When Mistakes Are Okay For Government Agents

It's a bizarre thing, the notion of accountability.  If I commit a mistake in my line of work that deprives a person of his or her rights, liberties, or property, then it's considered "malpractice" and I'm liable for it.  When the party committing the mistake is a government agent, however, they usually get a free pass, especially if the work is done to stop a bad person from hurting others or especially if it's done "for the good of the children."  The work of police, child services workers nationwide, and the various prosecutors that back them are no better or no worse professions than the adversarial parties that check their powers to prevent government abuse, but the big difference is we castigate the defense attorneys and give the government workers a free pass.  

And where does this leave us?  With people who can make mistakes that deprive people of their liberties, their property, and even their very lives--and get away with it by saying "oops."  

Much has been said about the work of police in recent months, and I don't want to take away from Radley Balko's, Scott Greenfield's, or Ken White's work on the subject.  What I want to focus on are the mistakes that child services workers commit and how those impact the lives of children in the State of Tennessee.  
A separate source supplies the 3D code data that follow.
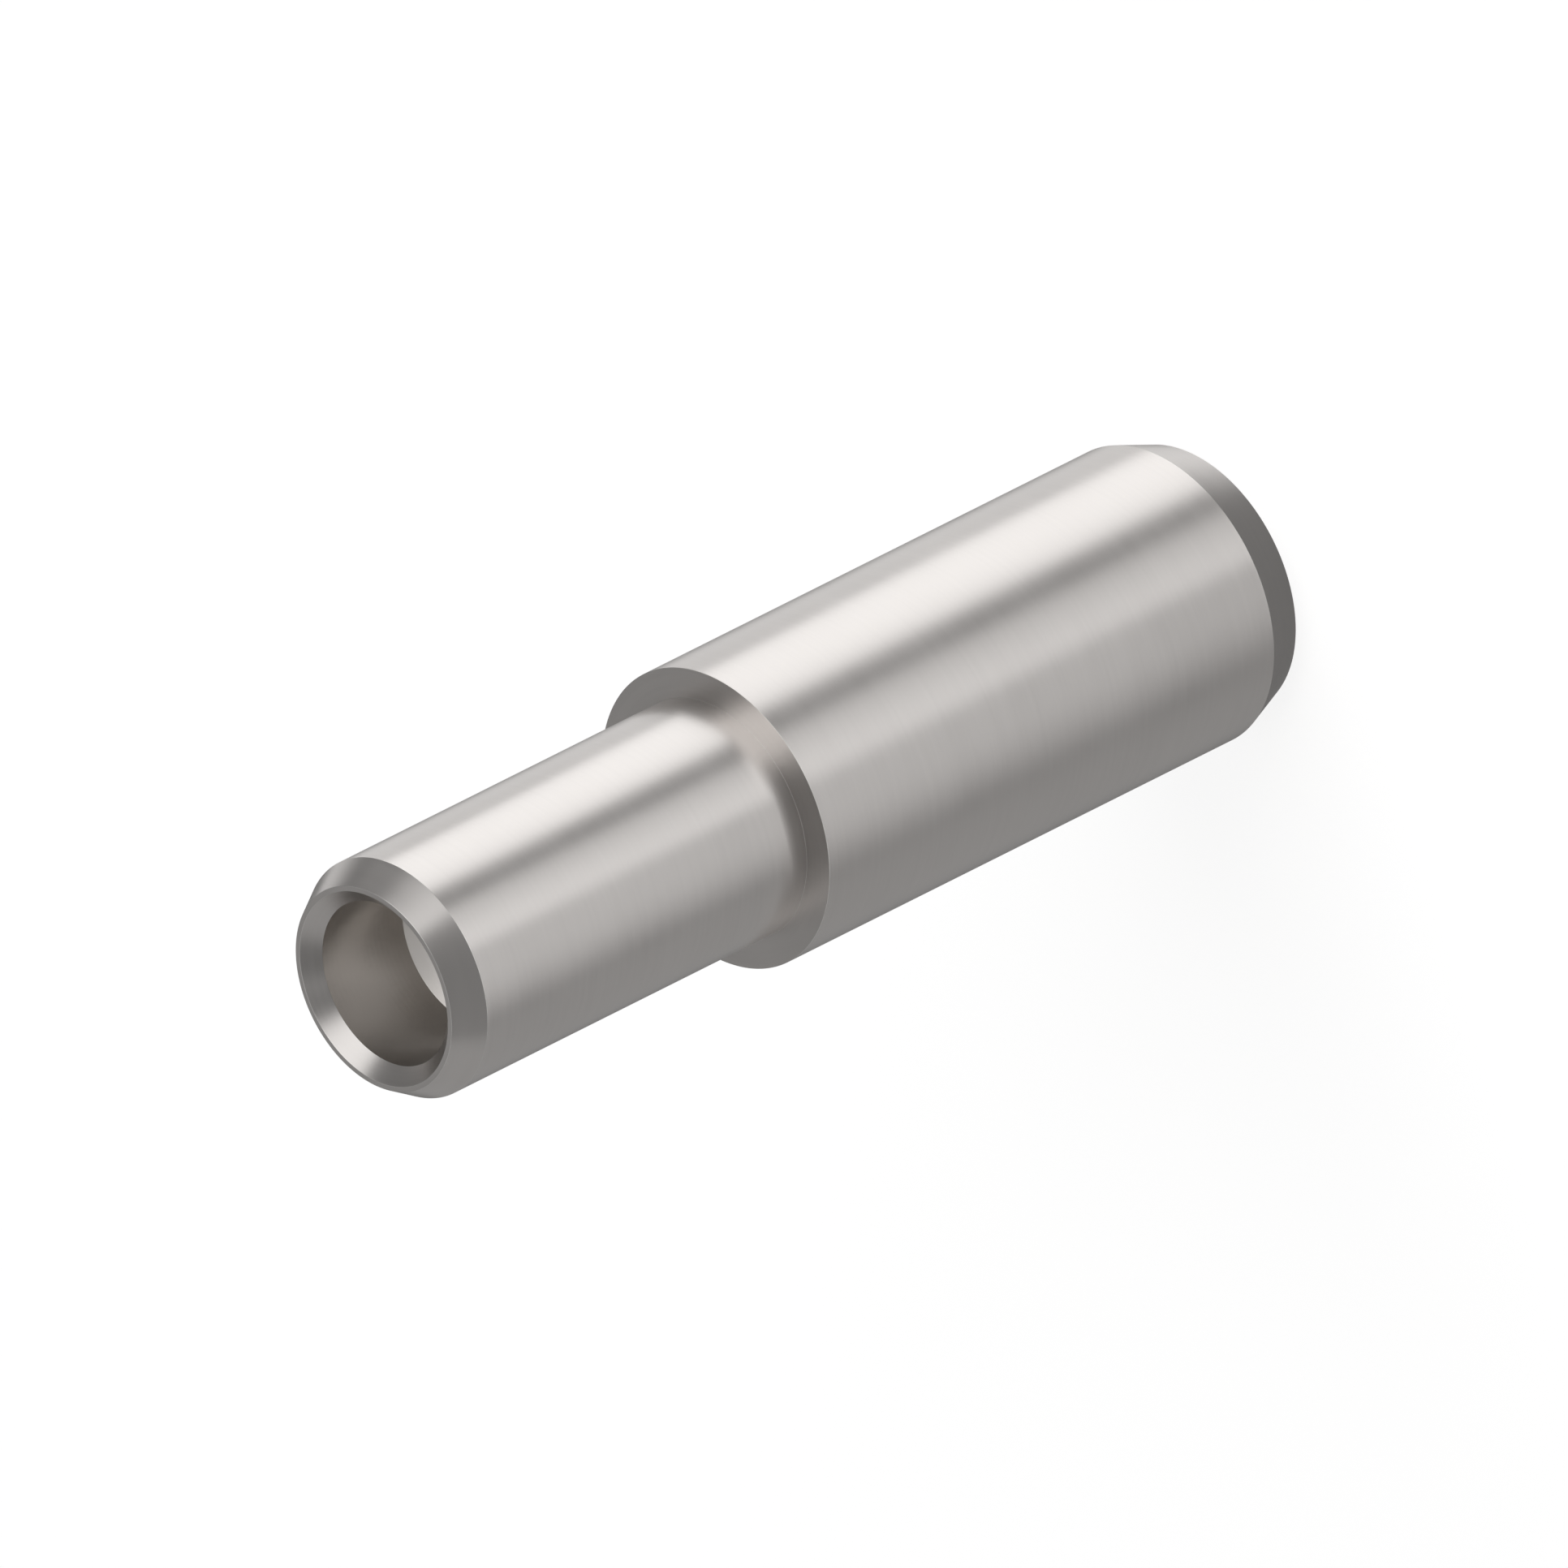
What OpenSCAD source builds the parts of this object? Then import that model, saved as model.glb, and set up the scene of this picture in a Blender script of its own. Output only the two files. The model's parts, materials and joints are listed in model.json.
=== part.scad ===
// Differential lock pin: one turned steel pin in two diameters.
// It stands on its large end, +Z runs up the axis, and the origin is the centre of that end face.

/* [Shank] */
// Diameter of the shank, the large end of the pin
shank_d = 20; // [17:0.5:30]
// Length of the shank, from the large end face to the shoulder
shank_len = 42; // [20:1:120]

/* [Shank lead-in] */
// Length of the chamfer round the large end, measured along the axis
shank_lead_len = 3; // [0.5:0.25:6]
// Angle of that chamfer to the axis
shank_lead_deg = 20; // [10:1:30]

/* [Nose] */
// Diameter of the nose, the small end of the pin
nose_d = 16; // [15.5:0.5:19]
// Length of the nose, from the shoulder to the small end face
nose_len = 30; // [16:1:80]

/* [Nose lead-in] */
// Length of the chamfer round the small end, measured along the axis
nose_lead_len = 2; // [0.5:0.25:2.5]
// Angle of that chamfer to the axis
nose_lead_deg = 30; // [10:1:36]

/* [End bore] */
// Diameter of the blind bore in the small end face
bore_d = 11; // [4:0.5:11.5]
// Depth of the bore's straight wall, measured from the small end face
bore_depth = 8; // [3:0.5:20]
// Full angle of the cone that the drill's point leaves at the bottom of the bore
drill_point_deg = 118; // [90:1:150]
// Width of the 45 degree countersink at the mouth of the bore
mouth_chamfer = 1; // [0.25:0.25:1.25]

/* [Hidden] */

// Smoothness of the turned surfaces
$fn = 144;
// How far the bore's cut runs past the end face that it opens
cut_past = 1;

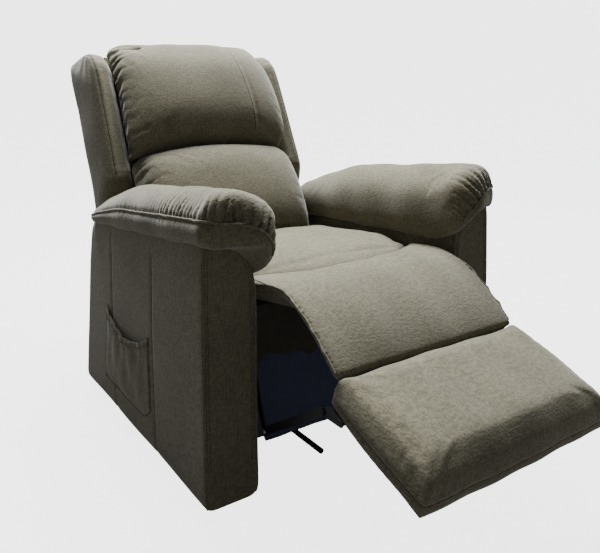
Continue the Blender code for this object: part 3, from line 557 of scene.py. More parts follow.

If a person is indicated for child abuse or neglect, that will be used against them in the Juvenile Court system by DCS workers to show that child abuse or neglect has actually occurred--even if the alleged acts never took place.  This will be used as basis to justify the removal of children from the home, and placement into a foster care situation.  With the registry now public, the person will be placed on a list that anyone with a computer and internet access can use to deny people homes, credit, loans, even jobs so they can support the children that are now no longer in their care.  If the substantiation is later overturned by an administrative judge--which rarely happens because people don't know enough to exercise their rights in a given area--DCS can still say that there's still a reason to justify removing a child from a home and putting them into foster care because "a court found that removal was appropriate."  

Starting to connect the dots yet?  A person is found to be a bad parent or caregiver due to a letter that has no basis in fact--something that is decided by an independent tribunal in secret without the accused knowing of the evidence used against them, and then that decision is used later in a court of law as evidence if the government agency decides that it's "in the best interests of the children."  If that tribunal's decision is later overturned, the government agency issuing the original decision can then say "whoops, we're sorry we made a mistake in our original investigation, but a Court found that we were still right anyway even though we used faulty evidence and it's for the good of the children so it all worked out right in the end!"  

No.  You don't get to do that.  You don't get to wrap yourself in the notions of truth, justice, and the American Way and then later use your mistakes to justify how righteous you are because a Court found your faulty evidence as justification for destroying familial ties.  It's offensive to traditional notions of justice and fair play, and an affront to the Court system, and yet we do it every day "for the good of the children."  

This is the system we have created, and there's no end in sight.